Their music was 'dumbak', based on an African drum rhythm, and early forms of taarab, the ubiquitous music of the Swahili Coast which combines the violins, ouds and ganoons of the Arabic tradition with the drums and flutes of Africa. The messages were provocative, often referring to men's sexual behaviour and sometimes decrying the abuse of women.
'I learned all my songs from Siti Binti Saad, the first woman singer in Zanzibar,' She recalls. 'We both had to cover our faces with a fine cloth. Then she passed away but her voice was still in the air. She had a very powerful voice, like mine. There was no difference. So people, some of the highest in the land, said you must do something to show who you are. . . and so I raised the veil.'

Bi Kidude toured mainland East Africa with a taarab ensemble, visiting the major coastal towns and inland as far west as Lakes Victoria and Tanganyika. She returned home after many years and, following two broken marriages, she found herself on her own, with nothing to show for her musical career.

She acquired a small clay house in Zanzibar Town and settled down to a life grounded in the traditional cultural roots of the society, becoming part of 'Unyago', the initiation process of young Swahili women. Preparations for marriage include the application of elaborate henna designs to the arms and legs of the intended bride. Bi excelled at this art, not only applying the 'wanja' but manufacturing it herself from age old recipes to “make the rainbow shine”. Bi also drew on her vast knowledge of herbs and remedies to establish a reputation as a healer.


Bi kidude
Bi Kidude with Unyago Troupe
Photo: Werner Grebner

The turbulent 1950s and 1960s saw Zanzibar change from colonial entrepot to an independent Arab sultanate and a communist nightmare. In the 1980s, however, Zanzibar emerged from its closed society and, with a renaissance in traditional culture, Bi Kidude joined Mohammed Ilyas and His Twinkling Stars as the star attraction. Her career enjoyed an unexpected and welcome upturn as she toured the Far East, the Middle East and Europe.
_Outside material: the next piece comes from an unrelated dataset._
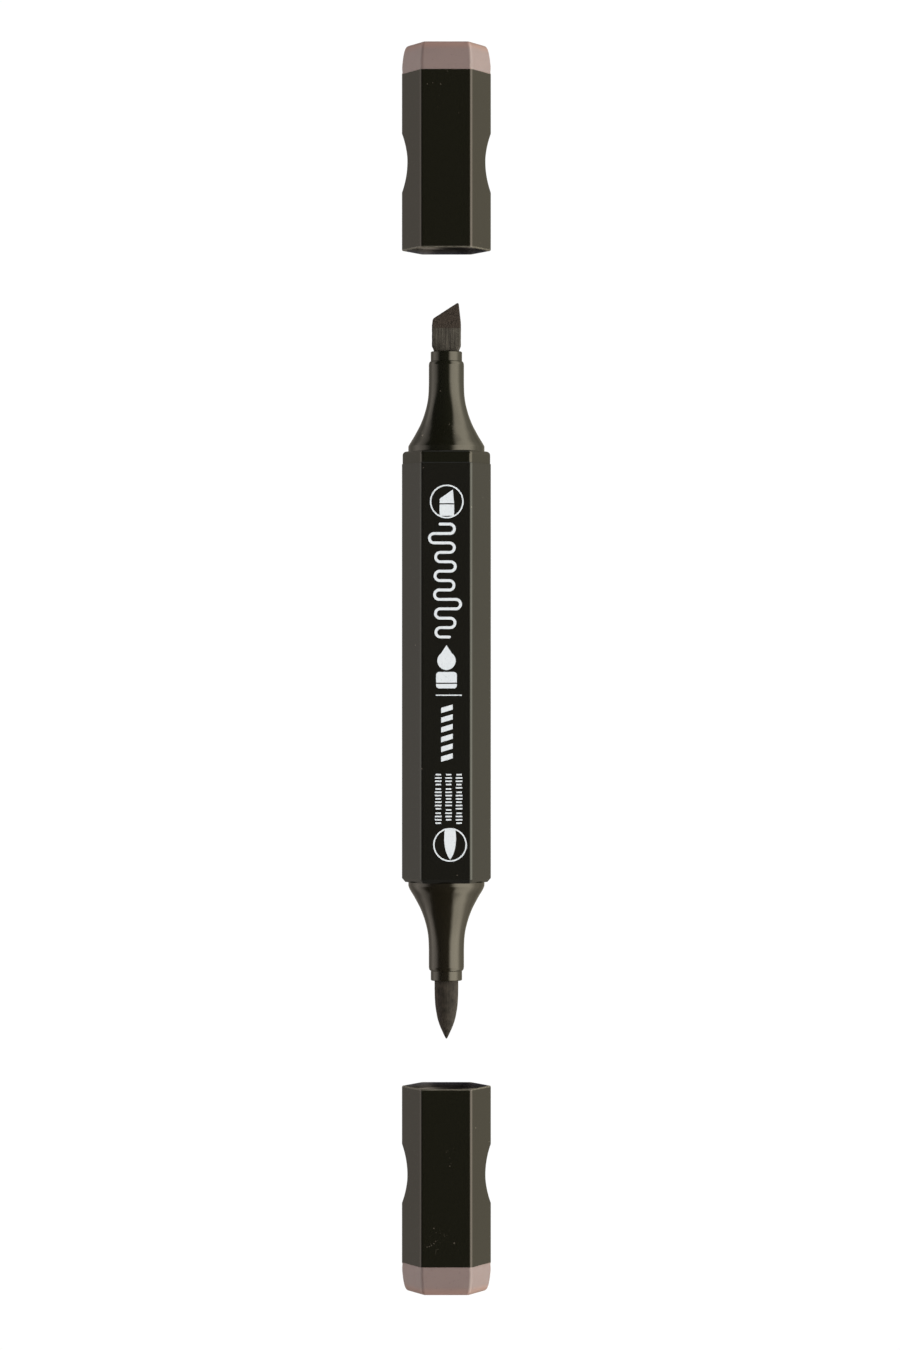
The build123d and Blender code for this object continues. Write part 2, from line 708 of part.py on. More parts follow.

Bi Kidude has approached her renewed stardom with a calm and studied demeanour. Most astonishing is the transformation which occurs when this venerable and virtuoso performer appears to reverse the ageing process and changes from a wrinkled old granny into an exhuberant and vital cultural star. Make-up, attention to appearance, and a committed professionalism underpin this remarkable transformation.

'Zanzibar', her first solo album, demonstrates Bi Kidude at the peak of her performing power. The first two tracks, recorded in Zanzibar, typify classic small-band taarab. Tracks 4, 5 and 6 were recorded during a tour of Finland with a similar line-up. Tracks 3 and 6 exemplify the Unyago drumming style, and are Bi Kidude's first commercial recordings of this important social music. The latter track, however, is 'culturally incorrect' as she is accompanied by men in what is an exclusive women's format. Track 7 was recorded with an 'All Star' band during a tour of Germany.
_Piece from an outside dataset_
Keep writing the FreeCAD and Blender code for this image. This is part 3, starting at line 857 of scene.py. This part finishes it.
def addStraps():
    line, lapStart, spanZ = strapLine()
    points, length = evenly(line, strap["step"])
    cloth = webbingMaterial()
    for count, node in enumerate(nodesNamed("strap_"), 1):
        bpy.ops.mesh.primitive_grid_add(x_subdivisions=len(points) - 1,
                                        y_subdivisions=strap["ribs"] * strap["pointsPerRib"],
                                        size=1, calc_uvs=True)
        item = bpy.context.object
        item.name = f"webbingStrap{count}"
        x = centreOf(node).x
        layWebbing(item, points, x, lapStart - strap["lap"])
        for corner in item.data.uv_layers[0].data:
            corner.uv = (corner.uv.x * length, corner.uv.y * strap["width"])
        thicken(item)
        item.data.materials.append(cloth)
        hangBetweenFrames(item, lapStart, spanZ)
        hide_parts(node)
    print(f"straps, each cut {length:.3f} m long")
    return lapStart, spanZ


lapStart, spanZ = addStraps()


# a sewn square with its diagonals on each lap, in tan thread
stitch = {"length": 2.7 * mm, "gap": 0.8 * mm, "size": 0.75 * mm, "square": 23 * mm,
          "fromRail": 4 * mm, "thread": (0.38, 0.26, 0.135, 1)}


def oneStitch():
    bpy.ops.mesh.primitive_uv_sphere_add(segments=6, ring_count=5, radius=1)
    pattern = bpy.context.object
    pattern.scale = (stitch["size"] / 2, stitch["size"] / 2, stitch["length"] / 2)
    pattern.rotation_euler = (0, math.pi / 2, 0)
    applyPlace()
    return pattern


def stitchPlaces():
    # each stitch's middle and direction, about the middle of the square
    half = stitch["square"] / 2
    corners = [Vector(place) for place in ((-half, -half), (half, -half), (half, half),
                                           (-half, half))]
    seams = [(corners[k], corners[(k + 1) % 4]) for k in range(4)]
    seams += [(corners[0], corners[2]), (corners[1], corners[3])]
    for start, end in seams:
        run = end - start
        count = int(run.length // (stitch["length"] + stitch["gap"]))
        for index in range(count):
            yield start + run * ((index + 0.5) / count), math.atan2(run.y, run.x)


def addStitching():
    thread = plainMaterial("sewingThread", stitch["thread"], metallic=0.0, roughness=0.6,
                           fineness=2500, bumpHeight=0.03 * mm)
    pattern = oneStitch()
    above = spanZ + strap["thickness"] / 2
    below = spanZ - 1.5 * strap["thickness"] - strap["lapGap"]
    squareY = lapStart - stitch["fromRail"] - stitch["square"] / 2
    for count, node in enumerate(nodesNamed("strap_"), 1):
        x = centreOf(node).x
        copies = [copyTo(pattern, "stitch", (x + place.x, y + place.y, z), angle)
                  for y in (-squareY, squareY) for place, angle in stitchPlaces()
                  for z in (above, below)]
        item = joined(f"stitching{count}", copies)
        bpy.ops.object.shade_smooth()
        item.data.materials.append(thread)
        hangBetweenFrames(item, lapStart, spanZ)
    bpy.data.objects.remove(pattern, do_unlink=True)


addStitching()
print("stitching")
During the mid-1990s Bi Kidude joined forces with the Dar es Salaam band Shikamoo Jazz, whose musicians of Zanzibar origin - Ali Rashid, sax and Madar Mselem, trumpet - provided a solid base for her exploration of taarab/jazz fusion. Track 8, an experimental recording which combines two orchestras, is followed by two tracks recorded at Womad in 1995, during the 'East African Legends' tour of Britain.